The Member refers to hotline shows. I would hope the official opposition would restrain their emotionalism and point out to all listeners, all residents of British Columbia, that this bill has got absolutely nothing to do with socialism versus free enterprise. It is purely an attempt to help the elderly, the handicapped the widows and widowers in a tight situation and inflation. To make a political issue out of this and frighten people away from the use of the legislation would be a terrible disservice to the general community.

I want to deal with some of the specifics raised by my good friends in the official opposition. There were two threats to resign. One, I see, of the Members has gone already to announce his resignation to the press because he wants a by-election on this issue. We will welcome his announcement and we will notify the Peace River constituency that that Member wants to resign over this issue and have a by-election.

Interjection.

HON. MR. BARRETT: I'm not running in that seat; but if he cares to, we will ensure that someone opposes him in that riding.

The second criticism we have….

Interjection.

HON.

MR. BARRETT: If that group could only restrain themselves to the point of one voice, it would be a welcome thing.
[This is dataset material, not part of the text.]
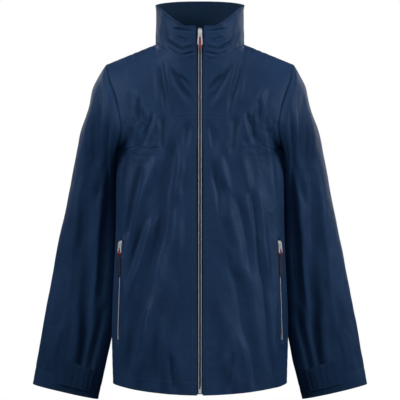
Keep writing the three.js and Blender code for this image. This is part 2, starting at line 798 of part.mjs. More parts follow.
// u goes round the sleeve from its inner edge by the front; v goes up it from cuff to shoulder.
function sleevePoint(u, v) {
  const angle = u * 2 * Math.PI;
  const down = 1 - v;
  const inner = innerEdge.getPoint(down);
  const outer = outerEdge.getPoint(down);
  const power = 2 / sleeve.squareness;
  const middle = inner.clone().lerp(outer, 0.5);
  const reach = inner.clone().sub(middle).multiplyScalar(signedPower(Math.cos(angle), power));
  const halfDepth = lerp(sleeve.shoulderHalfDepth, sleeve.cuffHalfDepth, down ** 0.9);
  const centreY = lerp(torso.shoulderY, sleeve.backset, smoothstep(down, 0, 0.5));
  const oval = new THREE.Vector3(
    middle.x + reach.x,
    centreY - halfDepth * signedPower(Math.sin(angle), power),
    middle.y + reach.y,
  );
  return armholePoint(angle).lerp(oval, smoothstep(down, 0, sleeve.settle));
}

function armholePoint(angle) {
  const z = lerp(-torso.armpitDrop, tipZ, (1 - Math.cos(angle)) / 2);
  const x = armholeX(z);
  const point = bodyPoint(Math.sin(angle) > 0 ? -1 : 1, girthAt(x, z), z);
  point.x += lerp(1, sleeve.armpitStep, (1 + Math.cos(angle)) / 2);
  return point;
}

const cuffShare = (() => {
  const step = 0.01;
  const edge = (v) => sleevePoint(0, v).lerp(sleevePoint(0.5, v), 0.5);
  return step / edge(0).distanceTo(edge(step));
})();
const sleeveSurface = (from, to) => (u, v) => sleevePoint(u, lerp(from, to, v));

function sleevePieces(hand) {
  const top = 1 - 1e-3;
  const facingTop = cuff.facing * cuffShare;
  const facingHem = sleeveSurface(0.001, facingTop);
  const facing = tube(facingHem, 24, 1, -depthOf.facing - cloth.lining, -depthOf.facing);
  const lining = tube(
    sleeveSurface(facingTop, 1 - 0.08),
    24,
    10,
    -depthOf.sleeveLining - cloth.lining,
    -depthOf.sleeveLining,
  );
  return [
    mesh(hand + "_sleeve", tube(sleeveSurface(0, top), 24, 14, -outside, outside), shellCloth()),
    mesh(hand + "_sleeve_lining", lining, liningCloth()),
    mesh(hand + "_cuff_facing", facing, shellCloth()),
  ];
}

// A patch on the front of the cuff between two angles round the sleeve, lifted off its surface.
function cuffPatch(fromAngle, toAngle, insetBy, low, high, lift, columns) {
  const foot = (cuff.tabBottom + insetBy) * cuffShare;
  const head = (cuff.tabBottom + cuff.tabHeight - insetBy) * cuffShare;
  const base = (u, v) => sleevePoint(lerp(fromAngle, toAngle, u) / 360, lerp(foot, head, v));
  const lifted = (u, v) => base(u, v).addScaledVector(normalOf(base, u, v), lift(u));
  return sheet(lifted, columns, 1, low, high);
}

function cuffPieces(hand) {
  const flat = () => 0;
  const loopFoot = outside + fit;
  const hookFoot = loopFoot + cuff.patch + fit;
  const tabFoot = hookFoot + cuff.patch + fit;
  const loop = cuffPatch(tab.loopFrom, tab.loopTo, cuff.patchInset, loopFoot, loopFoot + cuff.patch, flat, 5);
  const hook = cuffPatch(tab.hookFrom, tab.hookTo, cuff.patchInset, hookFoot, hookFoot + cuff.patch, flat, 3);
  const rise = (share) => (tabFoot - loopFoot) * smoothstep(share, 0, 0.3);
  const strap = cuffPatch(tab.anchorAngle, tab.freeAngle, 0, loopFoot, loopFoot + cloth.lining, rise, 8);
  const [around, height] = [tab.anchorAngle / 360, (cuff.tabBottom + cuff.tabHeight / 2) * cuffShare];
  const pivot = sleevePoint(around, height)
    .addScaledVector(normalOf(sleevePoint, around, height), loopFoot + cloth.lining);
  const moved = [
    mesh(hand + "_cuff_tab", strap, shellCloth()),
    mesh(hand + "_hook_patch", hook, hookTape()),
  ];
  for (const piece of moved) {
    piece.geometry.translate(-pivot.x, -pivot.y, -pivot.z);
    piece.position.copy(pivot);
  }
  return [mesh(hand + "_loop_patch", loop, hookTape()), ...moved];
}

// ---- Hanger loop and assembly --------------------------------------------------------------------

const hangerY = torso.napeDepth - hanger.standOff;
const hangerSeat = new THREE.Vector3(0, hangerY, -hanger.drop + hanger.height - hanger.strap);

function hangerLoop() {
  const half = hanger.width / 2;
  const inner = half - hanger.strap;
  const shape = new THREE.Shape();
  shape.moveTo(-half, 0).lineTo(-inner, 0).lineTo(-inner, hanger.height - hanger.strap);
  shape.lineTo(inner, hanger.height - hanger.strap).lineTo(inner, 0).lineTo(half, 0);
  shape.lineTo(half, hanger.height).lineTo(-half, hanger.height).closePath();
  const loop = mesh("hanger_loop", plate(shape, hanger.tape), tapeCloth());
  loop.position.set(0, hangerY, -hanger.drop);
  return loop;
}

function handedPieces(hand) {
  const group = new THREE.Group();
  group.scale.x = hand === "left" ? 1 : -1;
  group.add(frontPanel(hand), frontYoke(hand), frontLining(hand));
  group.add(pocketZip(hand), pocketBag(hand), ...sleevePieces(hand), ...cuffPieces(hand));
  return group;
}

const jacket = new THREE.Group();
jacket.add(backPanel(), backYoke(), backLining(), hemFacing(), ...collarPieces(), mainZip(), hangerLoop());
jacket.add(handedPieces("left"), handedPieces("right"));
jacket.position.copy(hangerSeat).negate();

export default new THREE.Group().add(jacket);
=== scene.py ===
import bpy
import bmesh
import math
import numpy as np
from mathutils import Matrix, Vector


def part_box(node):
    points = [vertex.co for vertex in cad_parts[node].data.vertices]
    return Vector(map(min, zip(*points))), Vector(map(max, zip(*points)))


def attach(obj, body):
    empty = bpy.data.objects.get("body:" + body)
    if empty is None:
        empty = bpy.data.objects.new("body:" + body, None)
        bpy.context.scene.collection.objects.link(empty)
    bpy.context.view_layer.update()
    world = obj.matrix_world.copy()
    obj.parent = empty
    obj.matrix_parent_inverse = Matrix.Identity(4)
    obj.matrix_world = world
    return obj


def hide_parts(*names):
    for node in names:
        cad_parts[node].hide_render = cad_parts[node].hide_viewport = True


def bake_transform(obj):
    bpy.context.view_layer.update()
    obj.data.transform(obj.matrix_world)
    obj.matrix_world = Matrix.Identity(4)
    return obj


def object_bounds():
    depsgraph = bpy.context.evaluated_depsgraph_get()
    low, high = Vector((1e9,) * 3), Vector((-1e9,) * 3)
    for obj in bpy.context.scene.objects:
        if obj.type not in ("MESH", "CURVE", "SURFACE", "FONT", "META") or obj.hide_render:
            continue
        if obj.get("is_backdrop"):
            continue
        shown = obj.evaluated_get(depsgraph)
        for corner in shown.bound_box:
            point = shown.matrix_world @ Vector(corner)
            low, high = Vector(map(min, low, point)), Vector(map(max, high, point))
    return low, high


# a foul weather jacket: cloth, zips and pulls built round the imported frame
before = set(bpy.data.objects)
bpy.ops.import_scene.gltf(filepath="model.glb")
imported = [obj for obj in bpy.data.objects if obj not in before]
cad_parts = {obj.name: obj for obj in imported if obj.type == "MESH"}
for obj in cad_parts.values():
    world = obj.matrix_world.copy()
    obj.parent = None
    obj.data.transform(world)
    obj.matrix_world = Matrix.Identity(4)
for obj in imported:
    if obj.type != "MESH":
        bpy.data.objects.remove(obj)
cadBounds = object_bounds()
print("frame loaded")

mm = 0.001
fine = 1.0  # share of the full mesh density

# sizes in millimetres; heights are measured from the neck point
torso = dict(chestHalf=174, hipHalf=182.5, hemHalf=180.4, waistDrop=350, hipDrop=607, hemSideDrop=705,
             hemFrontDrop=721, armpitDrop=219, napeDepth=75, backDepth=104, bladeDrop=180,
             shoulderY=-8, sideY=-30, squareness=2.4)
shoulder = dict(half=196, slope=22.3, crown=150, crownPower=2.2, neckRise=140)
armhole = dict(dip=16, bias=0.6, stump=56, stumpRise=60)
yoke = dict(centreDrop=162, outerDrop=168)
collar = dict(half=92, frontY=-85, centreY=-5, neckDrop=40, napeDrop=15, frontTop=30, lapelTop=70,
              sideTop=82.6, backTop=100.5, flatAngle=16.5, lapelAngle=58)
zipper = dict(slope=35 / 751, endGap=4, coilGap=1.7, coilWidth=1.9, coilHeight=1.5, toothPitch=2.0)
pocket = dict(topX=163, topDrop=408, footX=169.6, footDrop=617)
sleeve = dict(inner=[[178, -221], [179, -262], [178, -320], [175, -400], [176, -500], [186, -610], [216.6, -746.7]],
              outer=[[197, -43], [222, -88], [248, -165], [270, -270], [293, -390], [320, -530], [353.8, -715]],
              shoulderDepth=84, cuffDepth=24, backset=30, squareness=2.3, settle=0.16, headInset=1.2)
cuff = dict(tabBottom=13, tabHeight=30, anchor=46, free=106, loopFrom=66, loopEnd=103, hookFrom=84, hookTo=102)
hanger = dict(width=64, height=22, drop=16, inset=22)
hangerY = torso["napeDepth"] - hanger["inset"]

hangerLow, hangerHigh = [Vector(c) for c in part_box("hanger_loop")]
# from the neck point's frame to the scene's, in metres
shift = np.array([0, (hangerLow.y + hangerHigh.y) / 2 - hangerY * mm, hangerLow.z + hanger["drop"] * mm])


def smooth(x, low, high):
    t = np.clip((x - low) / (high - low), 0, 1)
    return t * t * (3 - 2 * t)


def signedPower(x, power):
    return np.sign(x) * np.abs(x) ** power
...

The Member for Langley (Mr. McClelland), with his booming voice that comes across with a ring of real tinges of hate, as if every speech he was giving was a pronouncement from on high against this socialist government and the poor people who need protection. He said if I could name six more cities he'd do something. But he didn't say what he was going to do. I'd suggest, then, that if I name six more cities that he resign. No, just a little snuffle of the nose is all we got.
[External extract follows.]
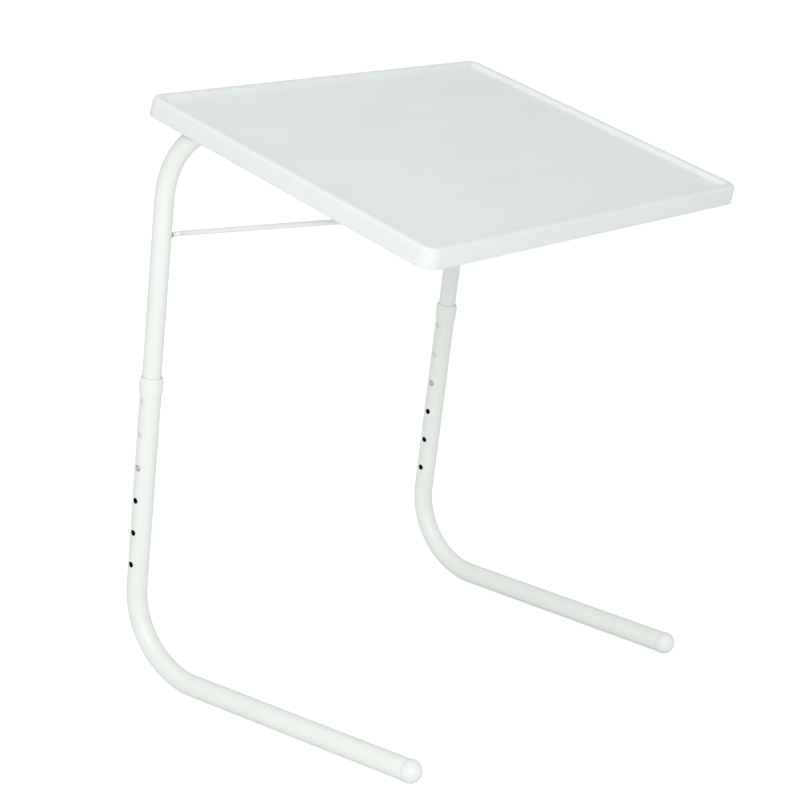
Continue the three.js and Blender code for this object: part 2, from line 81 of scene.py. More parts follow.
# ---------------------------------------------------------------- driving dimensions, metres
TRAY_WIDTH = 0.520
TRAY_DEPTH = 0.402
TRAY_CORNER_RADIUS = 0.017
TRAY_INNER_CORNER = 0.005
RIM_HEIGHT = 0.0205
FLOOR_RECESS = 0.005
FLOOR_THICKNESS = 0.003
HINGE_SETBACK = 0.065
HINGE_DEPTH = 0.0235
RIB_DEPTH = 0.0035
RIB_WIDTH = 0.0024
RIB_REACH = 0.195
RIB_INNER_X = 0.065
RIB_END_SETBACK = 0.008
RIB_ROW_SETBACK = 0.030
RIB_ROW_OFFSET = 0.020

LOWER_TUBE_RADIUS = 0.0117
LOWER_TUBE_BORE = 0.0106
UPPER_TUBE_RADIUS = 0.0103
UPPER_TUBE_BORE = 0.0092
LOWER_BEND_RADIUS = 0.085
UPPER_BEND_RADIUS = 0.094
UPPER_BEND_START = 0.555
UPPER_BEND_TURN = math.radians(55)
UPPER_TUBE_TAIL = 0.009
UPPER_TUBE_FOOT = 0.2329
LOWER_TUBE_TOP = 0.354
FOOT_TOE_IN = math.radians(2.6)

HOLE_PITCH = 0.0389
HOLE_COUNT = 6
HOLE_RADIUS = 0.00345
HOLES_ABOVE_BUTTON = 2
BUTTON_HEIGHT = 0.2549
BUTTON_RADIUS = 0.0029
BUTTON_FLANGE_RADIUS = 0.0043
BUTTON_INNER_END = 0.0058
BUTTON_SHOULDER = 0.0078
BUTTON_OUTER_END = 0.0129

COLLAR_RADIUS = 0.01285
COLLAR_BORE = 0.0120
COLLAR_LIP_BORE = 0.01062
COLLAR_BOTTOM = 0.3405
COLLAR_TOP = 0.3595

CAP_RADIUS = 0.0124
CAP_LENGTH = 0.0165
CAP_ROUND = 0.0121
CAP_STEM_LENGTH = 0.016

CROSS_TUBE_RADIUS = 0.006
CROSS_TUBE_BORE = 0.0048
CROSS_TUBE_HALF_LENGTH = 0.2334
LUG_THICKNESS = 0.006
LUG_OUTER_FACE = 0.2329
LUG_RADIUS = 0.0096
PLATE_WIDTH = 0.036
PLATE_LENGTH = 0.046
PLATE_THICKNESS = 0.003
BRACKET_SCREW_SPACING = 0.030
BRACKET_SOFTENING = 0.0005

NOTCH_SPACING = 0.036
RACK_CENTRE_X = 0.150
RACK_WIDTH = 0.018
RACK_LENGTH = 0.104
RACK_DEPTH = 0.0145
RACK_SEAT = 0.009

STRUT_RADIUS = 0.00275
STRUT_ARM_X = 0.220
STRUT_TIP_X = 0.2295
STRUT_POST_HEIGHT = 0.5162
STRUT_CORNER_RADIUS = 0.012
STRUT_TIP_RADIUS = 0.006
BUSH_FLANGE_RADIUS = 0.0035
BUSH_SHANK_RADIUS = 0.0029
BUSH_DEPTH = 0.003

SCREW_HEAD_RADIUS = 0.0036
SCREW_HEAD_HEIGHT = 0.0022
SCREW_SHANK_RADIUS = 0.0017
SCREW_COVER = 0.0008
THREAD_PITCH = 0.00045
CLEARANCE = 0.0003
MM = 0.001

ROUND_SIDES = 64
SMALL_SIDES = 40
BEND_STEP = math.radians(2.5)
SHARP_ANGLE = math.radians(32)


# ---------------------------------------------------------------- materials
def node_material(name, colour, roughness, metallic=0.0, coat=0.0):
    """A Principled material in one colour; mottle(), wear() and grain() add its detail."""
    material = bpy.data.materials.new(name)
    material.use_nodes = True
    shader = material.node_tree.nodes["Principled BSDF"]
    shader.inputs["Base Color"].default_value = (*colour, 1)
    shader.inputs["Roughness"].default_value = roughness
    shader.inputs["Metallic"].default_value = metallic
    shader.inputs["Coat Weight"].default_value = coat
    shader.inputs["Coat Roughness"].default_value = 0.2
    return material


def noise(tree, scale, detail, stretch=(1, 1, 1)):
    """A noise texture in the object's own coordinates; scale is in waves per metre."""
    coordinates = tree.nodes.new("ShaderNodeTexCoord")
    mapping = tree.nodes.new("ShaderNodeMapping")
    mapping.inputs["Scale"].default_value = stretch
    texture = tree.nodes.new("ShaderNodeTexNoise")
    texture.inputs["Scale"].default_value = scale
    texture.inputs["Detail"].default_value = detail
    tree.links.new(coordinates.outputs["Object"], mapping.inputs["Vector"])
    tree.links.new(mapping.outputs["Vector"], texture.inputs["Vector"])
    return texture.outputs["Fac"]


def spread(tree, value, low, high):
    """Maps noise, which lies mostly between 0.3 and 0.7, to a range."""
    node = tree.nodes.new("ShaderNodeMapRange")
    node.inputs["From Min"].default_value = 0.3
    node.inputs["From Max"].default_value = 0.7
    node.inputs["To Min"].default_value = low
    node.inputs["To Max"].default_value = high
    tree.links.new(value, node.inputs["Value"])
    return node.outputs["Result"]


def mottle(material, dark, light, scale, stretch=(1, 1, 1)):
    """Varies the colour gently between two tones."""
    tree = material.node_tree
    ramp = tree.nodes.new("ShaderNodeMix")
    ramp.data_type = "RGBA"
    ramp.inputs["A"].default_value = (*dark, 1)
    ramp.inputs["B"].default_value = (*light, 1)
    tree.links.new(spread(tree, noise(tree, scale, 3, stretch), 0, 1), ramp.inputs["Factor"])
    tree.links.new(ramp.outputs["Result"], tree.nodes["Principled BSDF"].inputs["Base Color"])


def wear(material, low, high, scale, stretch=(1, 1, 1)):
    """Varies the roughness, as handling and moulding do."""
    tree = material.node_tree
    value = spread(tree, noise(tree, scale, 4, stretch), low, high)
    tree.links.new(value, tree.nodes["Principled BSDF"].inputs["Roughness"])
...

My office has sent up to me a very quick check from the assessment department. This is not a complete list, just a quick check. The following are cities and municipalities with actual tax decreases this year. They are:

(1) New Westminster

(2) North Vancouver city

(3) Victoria

(4) Port Moody

(5) Port Alberni

(6) White Rock

(7) the District of Campbell River

(8) Prince George.

We have not had the time to check the other offices.

We haven't had time to complete the check because the good civil servants did stay after five. When I sent the note down that Phillips was speaking, that was reason enough for them to leave.

Interjections.

HON. MR. BARRETT: Revelstoke is another one. That's nine now. Residential ratepayers to get a decrease in Revelstoke, Salmon Arm, Saanich, Mission…. Now we're over twelve, and some of them even happen to be Socred ridings. Will they go back into their ridings and say: "Don't pay the decrease because it's socialist propaganda. Send the money in so you don't get sucked in by the government"? I'm talking about actual cash tax decreases.

MR. CHABOT: Nonsense!

HON. MR. BARRETT: Nonsense? Will you stake your seat on that?

MR. CHABOT: Nonsense!

HON. MR. BARRETT: That's right. How about you? Would you stake your seat on that? Oh, there it is.

Interjections.

HON. MR. BARRETT: The way you operate, your seat certainly is at stake every day.
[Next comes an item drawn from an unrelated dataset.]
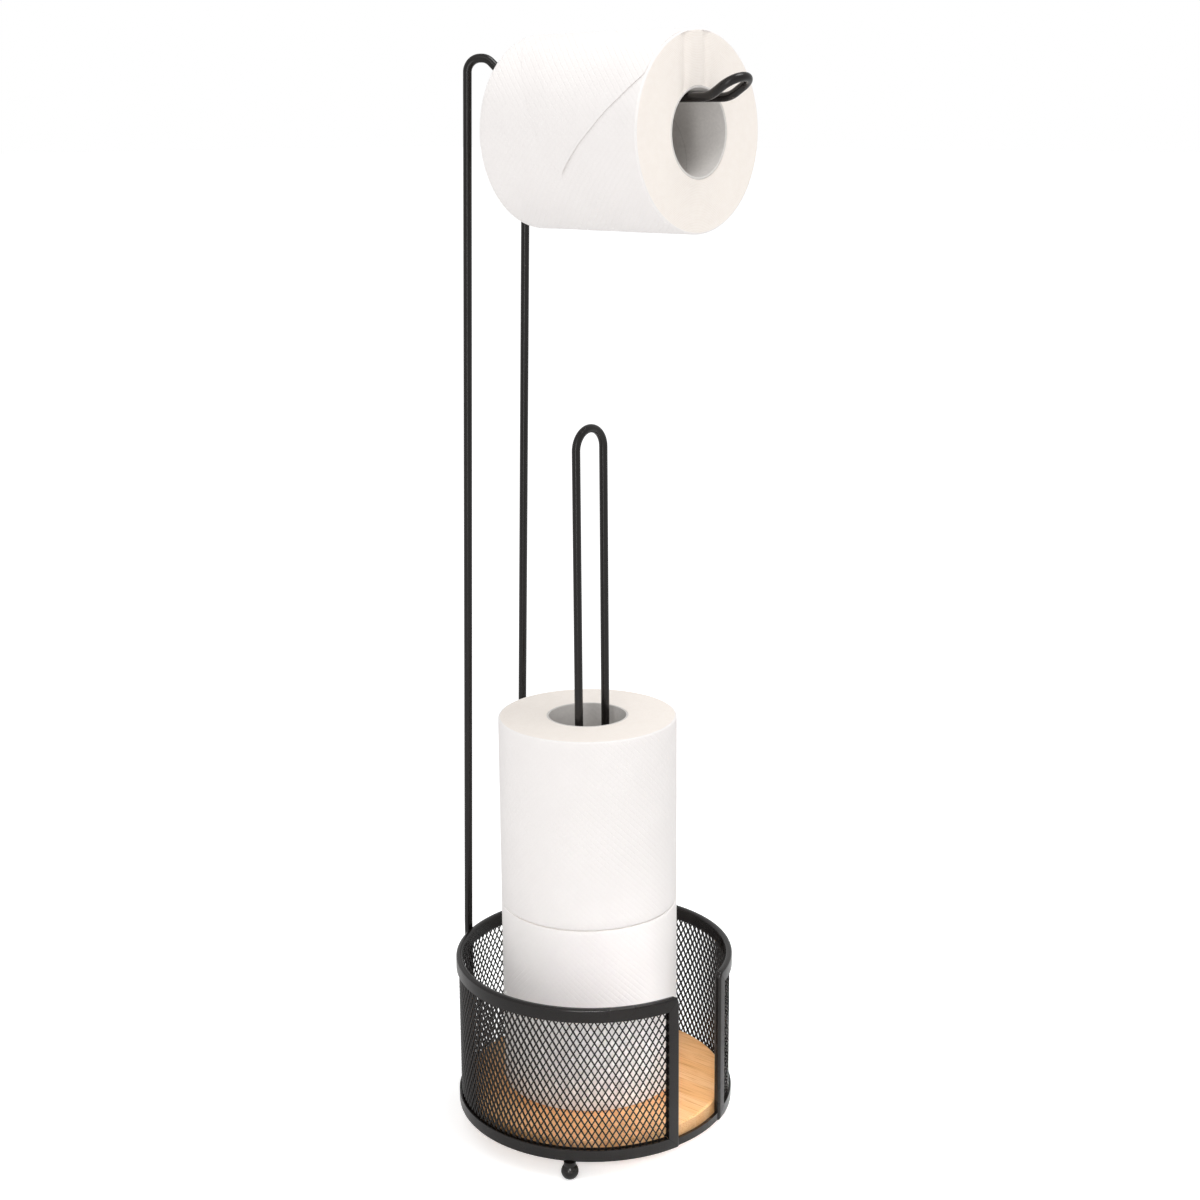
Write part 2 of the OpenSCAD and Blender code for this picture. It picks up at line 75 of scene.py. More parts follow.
def rotation(name, description, default_degrees):
    """An angle property, given in degrees."""
    return FloatProperty(name=name, description=description, default=math.radians(default_degrees),
                         unit="ROTATION")


def amount(name, description, default, unit="NONE"):
    """A property that is a plain number."""
    return FloatProperty(name=name, description=description, default=default, unit=unit)


class WireSettings(bpy.types.PropertyGroup):
    """Sizes of the bent wire of the legs, the arm and the spindle."""
    diameter: size("Diameter", "Diameter of the wire", 4.4)
    leg_spacing: size("Leg spacing", "Distance between the two legs", 43.4)
    leg_lean: size("Leg lean", "How far the legs lean forward by their tops", 14.4)
    leg_foot: size("Leg foot", "Height of the legs' lower ends", 10)
    arm_height: size("Arm height", "Height of the roll arm", 545.3)
    arm_spacing: size("Arm spacing", "Distance between the two arm wires", 16)
    arm_reach: size("Arm reach", "Distance from the basket's axis to the arm's upturn", 81.5)
    loop_tilt: rotation("Loop tilt", "Angle that the arm's end loop tilts up by", 32)
    loop_length: size("Loop length", "Length of the tilted wires before the half circle", 8.8)
    hump_rise: size("Hump rise", "Height of the hump over the arm", 20)
    hump_bend: size("Hump bend", "Bend radius of the hump", 6.9)
    hump_foot: size("Hump foot", "Distance from the basket's axis back to the hump's foot", 33)
    spindle_top: size("Spindle top", "Height of the spindle's top", 384)
    spindle_spacing: size("Spindle spacing", "Distance between the spindle's two wires", 21.4)
    spindle_foot: size("Spindle foot", "Height of the plate that the spindle stands on", 22.5)
    sides: IntProperty(name="Sides", description="Facets round the wire", default=32, min=12)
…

Mr. Speaker, I'm pleased to see such a rational response from the opposition when they are

[ Page 3449 ]

confronted with these facts. They always respond in a rational way.

Now we will deal with the so-called research of the Leader of the Opposition (Mr. Bennett). He gave us two examples: he talked about Oregon, and talked about I think it was the state of Massachusetts. To be fair, it was two American examples that he gave, and also some studies in California. The Socreds are talking about some form of basic exemption. They have not stated in this House that they are willing to forgive all taxes on the residential property of everybody 65 years of age and over. He came close. He said that we give some form of exemption for those who need it. What I got out of it was that the Socreds would bring in a means test around the tax exemption.

Interjection.

HON. MR. BARRETT: Look, I listened very closely. I stayed in the House. I listened very closely and the words I got were "some people who need it." I think others got the same words. That means only one thing — a means test.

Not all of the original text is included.